Friday, July 29, 2016

Program Needs? Who Gives a Damn, Dump the Faculty, Screw the Students

Over the past two weeks, six of the nine non-recalled faculty made a case for their recall to the Provost and Contract Administrator. Everyone had a compelling rationale for their recall, including faculty members who pointed out that their programs would be eviscerated by the staff reductions, and other faculty who had skills enabling them to teach in other disciplines. The answer from the administration? A resounding fuck you to both the faculty and the students who will be damaged by these layoffs.

Last evening, the Provost’s Office sent notifications to five of the six faculty members (the letter to the sixth was inexplicably not attached to the e-mail). Three were identical in their denial of the requests for recall, while two others offered the “possibility” of “a bargaining unit as a full-time lecturer.” By the letter’s conclusion, this “possibility” had deteriorated into a “full- or part-time lecturer opportunity.” What a great opportunity! Thank you so much, you magnanimous administrators!

Here are the letters:



Can you say union-busting? Can you say attack on tenure?


1 comment:

  1. The ruthlessness of CSU’s actions toward fired faculty members calls to mind scenes of the screenplay from the great 1951 version of A Christmas Carol. What role does Dr. Calhoun play in this final farce the Watson administration is producing?

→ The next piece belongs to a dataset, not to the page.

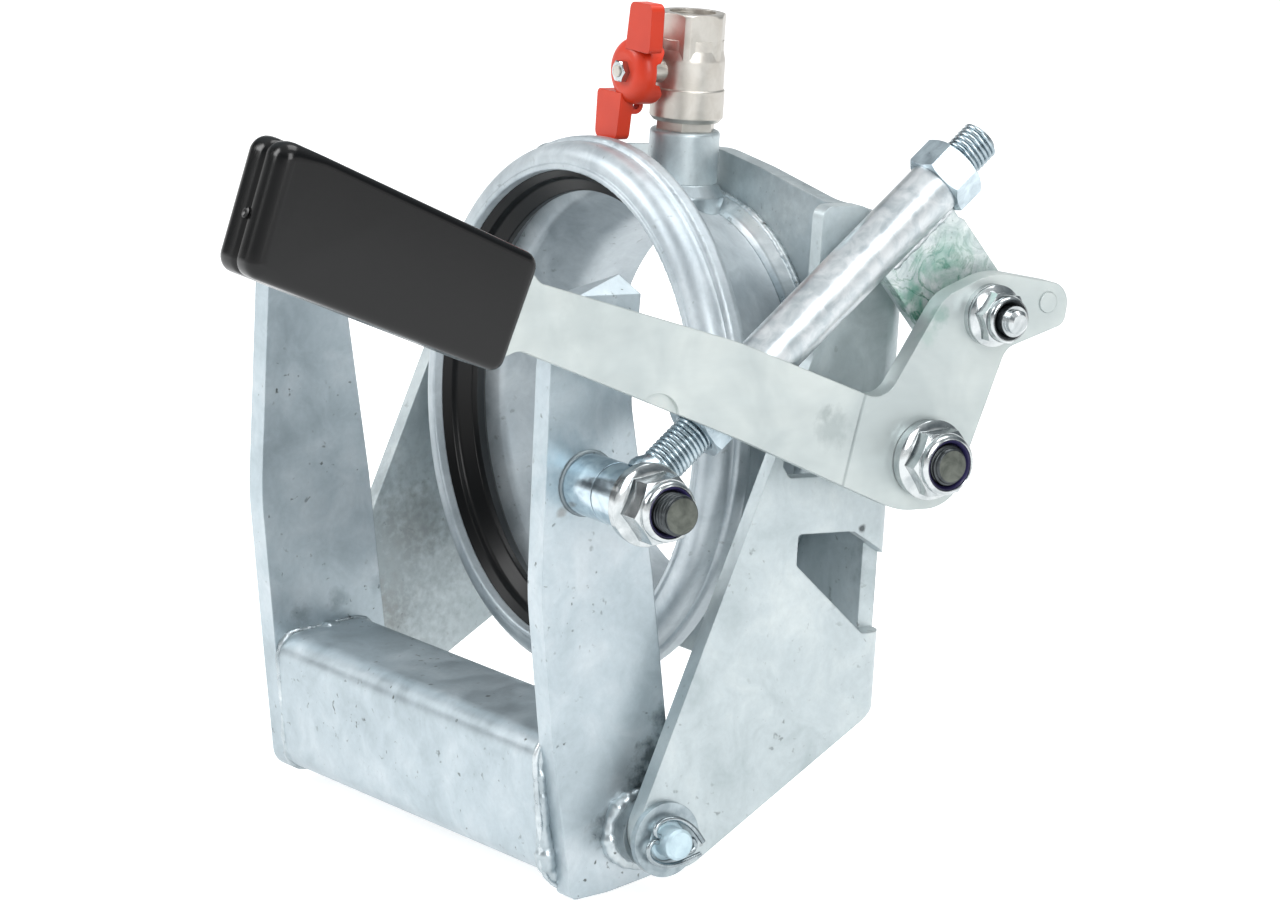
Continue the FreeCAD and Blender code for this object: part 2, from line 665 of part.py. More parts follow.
nodes = {
    "frame_plate": framePlate(),
    "bell_pipe": bellPipe(),
    "mouth_gasket": mouthGasket(),
    "frame_weld": frameWeld(),
    "valve_socket": valveSocket(),
    "socket_weld": socketWeld(),
    "valve_body": valveBody(),
    "valve_end_piece": valveEndPiece(),
    "valve_seat_lower": valveSeat(seatBottomZ, stemZ - 5.5),
    "valve_seat_upper": valveSeat(stemZ + 5.5, threadBottomZ),
    "lever_pivot_boss": leverPivotBoss(),
    "lever_pivot_stud": stud(leverPivot, rodR, wingOuterX + 1, leverOuterX + 18),
    "lever_pivot_washer": tubeX(leverPivot, 15, rodR, leverWasherX, leverWasherX + washerThick),
    "lever_pivot_nut": flangeNut(leverPivot, leverWasherX + washerThick, nutFlats, 15.5, rodR,
                                 leverNutHeight, 20),
    "lever_pivot_insert": nutInsert(leverPivot, leverWasherX + washerThick, rodR, leverNutHeight),
    "pivot_rod": pivotRod(),
    "pivot_washer_right": tubeX(yokePivot, rodWasherR, rodR, wingOuterX, wingOuterX + washerThick),
    "pivot_washer_left": mirrored(tubeX(yokePivot, rodWasherR, rodR, wingOuterX, wingOuterX + washerThick)),
    "split_pin_right": splitPin(1),
    "split_pin_left": splitPin(-1),
    "yoke_arm_right": yokeArmRight(),
    "yoke_arm_left": yokeArmLeft(),
    "yoke_crossbar": yokeCrossbar(),
    "pivot_boss_right": pivotBoss(),
    "pivot_boss_left": mirrored(pivotBoss()),
    "tie_boss": tieBoss(),
    "tie_stud": stud(tiePivot, rodR, armInnerX, tieWasherX + washerThick + tieNutHeight + 10.2),
    "tie_washer": tubeX(tiePivot, 15.5, rodR, tieWasherX, tieWasherX + washerThick),
    "tie_nut": flangeNut(tiePivot, tieWasherX + washerThick, nutFlats, 16, rodR, tieNutHeight, 40),
    "tie_insert": nutInsert(tiePivot, tieWasherX + washerThick, rodR, tieNutHeight),
    "eye_bolt": eyeBolt(),
    "tie_tube": tieTube(),
    "tie_gusset": tieGusset(),
    "lock_nut": tieRodNut(lockNutStart, nutFlats - 2 * sideGap, rodR, tieAngle + 30),
    "adjuster_nut": tieRodNut(tubeEnd, nutFlats, rodR + runFit, tieAngle),
    "lever_plate": leverPlate(),
    "lever_grip": leverGrip(),
    "stop_peg": stopPeg(),
    "link_bolt": linkBolt(),
    "link_spacer": linkSpacer(),
    "link_washer": tubeX(linkPivot, 12, linkBoltR, leverOuterX, leverOuterX + linkWasherThick),
    "link_nut": flangeNut(linkPivot, leverOuterX + linkWasherThick, linkNutFlats, 12, linkBoltR,
                          linkNutHeight, 10),
    "link_insert": nutInsert(linkPivot, leverOuterX + linkWasherThick, linkBoltR, linkNutHeight),
    "valve_handle": valveHandle(),
    "valve_stem": valveStem(),
    "valve_ball": valveBall(),
    "handle_nut": handleNut(),
}

for name, shape in nodes.items():
    print(name, len(shape.Solids), round(shape.Volume), shape.isValid())
    shape.exportStep("parts/" + name + ".step")
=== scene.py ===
from math import cos, pi, radians, sin, tan

import bmesh
import bpy
from mathutils import Matrix, Vector


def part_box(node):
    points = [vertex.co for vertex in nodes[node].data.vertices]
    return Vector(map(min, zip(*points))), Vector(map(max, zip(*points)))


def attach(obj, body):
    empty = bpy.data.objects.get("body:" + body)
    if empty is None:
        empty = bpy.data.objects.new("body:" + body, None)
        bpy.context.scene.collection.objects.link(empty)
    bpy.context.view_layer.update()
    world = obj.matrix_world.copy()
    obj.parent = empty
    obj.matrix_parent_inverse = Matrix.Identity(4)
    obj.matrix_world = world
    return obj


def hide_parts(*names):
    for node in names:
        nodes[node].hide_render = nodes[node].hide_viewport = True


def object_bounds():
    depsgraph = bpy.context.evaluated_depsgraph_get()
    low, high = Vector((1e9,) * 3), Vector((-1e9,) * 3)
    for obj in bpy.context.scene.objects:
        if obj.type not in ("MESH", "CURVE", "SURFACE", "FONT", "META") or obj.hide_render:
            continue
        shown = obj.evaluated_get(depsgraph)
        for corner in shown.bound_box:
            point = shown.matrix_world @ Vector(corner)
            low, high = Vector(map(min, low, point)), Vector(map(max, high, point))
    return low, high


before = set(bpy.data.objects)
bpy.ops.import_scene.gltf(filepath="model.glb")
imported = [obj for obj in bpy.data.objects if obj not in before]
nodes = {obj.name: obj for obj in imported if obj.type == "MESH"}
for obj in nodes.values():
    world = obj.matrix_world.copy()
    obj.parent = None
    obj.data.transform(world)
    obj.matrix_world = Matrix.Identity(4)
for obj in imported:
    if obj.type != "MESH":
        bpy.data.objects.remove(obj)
cadLow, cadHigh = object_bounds()
print("frame loaded:", len(nodes), "nodes")

mm = 0.001

# the pivots' y and z in mm, where rods, studs and bolts lie along x
rodPivot = (-26.5, -142.5)
tiePivot = (-59.5, -6.5)
leverPivot = (61.0, 7.0)
linkPivot = (86.5, 61.5)


# Small helpers

def hexColour(text, alpha=1.0):
    channels = []
    for start in (0, 2, 4):
        value = int(text[start:start + 2], 16) / 255
        channels.append(value / 12.92 if value <= 0.04045 else ((value + 0.055) / 1.055) ** 2.4)
    return (*channels, alpha)


def addNode(tree, kind, settings=None):
    # a setting is a property, or an input by name or number; a node stands for its first live output
    node = tree.nodes.new(kind)
    for key, value in (settings or {}).items():
        if key == "stops":
            elements = node.color_ramp.elements
            while len(elements) < len(value):
                elements.new(0.5)
            for element, (position, colour) in zip(elements, value):
                element.position = position
                element.color = hexColour(colour)
        elif isinstance(key, str) and key in node.bl_rna.properties:
            setattr(node, key, value)
        else:
            for part in value if isinstance(value, list) else [value]:
                if isinstance(part, bpy.types.Node):
                    part = next(socket for socket in part.outputs if socket.enabled)
                if isinstance(part, bpy.types.NodeSocket):
                    tree.links.new(part, node.inputs[key])
                else:
                    node.inputs[key].default_value = part
    return node


def newMaterial(name):
    material = bpy.data.materials.new(name)
    material.use_nodes = True
    tree = material.node_tree
    tree.nodes.clear()
    shader = addNode(tree, "ShaderNodeBsdfPrincipled")
    addNode(tree, "ShaderNodeOutputMaterial", {"Surface": shader})
    place = addNode(tree, "ShaderNodeTexCoord").outputs["Object"]
    return material, tree, shader, place


def unevenSurface(tree, shader, layers, edge=0.0):
    # layers are (height, distance in metres, strength); edge rounds sharp corners a little
    normal = None
    if edge:
        normal = addNode(tree, "ShaderNodeBevel", {"samples": 4, "Radius": edge})
    for height, distance, strength in layers:
        settings = {"Height": height, "Strength": strength, "Distance": distance}
        if normal:
            settings["Normal"] = normal
        normal = addNode(tree, "ShaderNodeBump", settings)
    tree.links.new(normal.outputs[0], shader.inputs["Normal"])


# Materials

zincCoat = {
    "patch": 16 * mm,       # dull and bright clouds in the zinc
    "cloud": 46 * mm,       # slow change of tone over a plate
    "fleck": 2.2 * mm,      # the coat's fine grain, drawn coarse enough to show
    "speck": 3.4 * mm,      # dark ash specks from the bath
    "group": 30 * mm,       # and the size of the areas that have them
    "fray": 4 * mm,         # how coarsely the edge of a mark is torn
    "wave": 14 * mm,        # slow unevenness of the coat
    "edge": 0.7 * mm,       # the coat rounds sharp corners by this
}


def markedColour(tree, place, colour, spots):
    # marks that belong to one spot: (x, y, z, radius) in mm, strength and colour
    fray = addNode(tree, "ShaderNodeTexNoise",
                   {"Vector": place, "Scale": 1 / zincCoat["fray"], "Detail": 3, "Roughness": 0.6})
    for (x, y, z, radius), strength, tone in spots:
        away = addNode(tree, "ShaderNodeVectorMath",
                       {"operation": "DISTANCE", 0: place, 1: (x * mm, y * mm, z * mm)})
        torn = addNode(tree, "ShaderNodeMath",
                       {"operation": "MULTIPLY_ADD", 0: fray, 1: radius * 1.6 * mm, 2: away})
        amount = addNode(tree, "ShaderNodeMapRange",
                         {"Value": torn, "From Min": radius * 1.1 * mm, "From Max": radius * 1.8 * mm,
                          "To Min": strength, "To Max": 0})
        colour = addNode(tree, "ShaderNodeMix",
                         {"data_type": "RGBA", 0: amount, 6: colour, 7: hexColour(tone)})
    return colour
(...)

    [Scene: The meeting of Scrooge and Marley]

    Marley: The world is on the verge of new and great changes, Mr. Scrooge. Some of them, of necessity,
    will be violent. Do you agree?

    Scrooge: No, l think the world is becoming a very hard and cruel place, Mr. Marley. One must steel oneself to survive it. Not be crushed under with the weak and the infirm.

    Marley: l think we have many things in common, Mr. Scrooge. l hope so, Mr. Marley.

    [Scene: Scrooge and Marley walking through the company yard they bought out from Scrooge’s old boss, the good Mr. Fezziwig.]

    Workman: Oh, excuse me, Mr. Scrooge, Sir.

    Scrooge: - Yes?

    Workman: Pardon the liberty, but do you know if l'm to be kept on here, Sir?

    Scrooge: What's your present salary?

    Workman: Five shillings a week, Sir.

    Scrooge: You can stay for four shillings a week.

    Workman: Well yes, Sir. Thank you, Sir.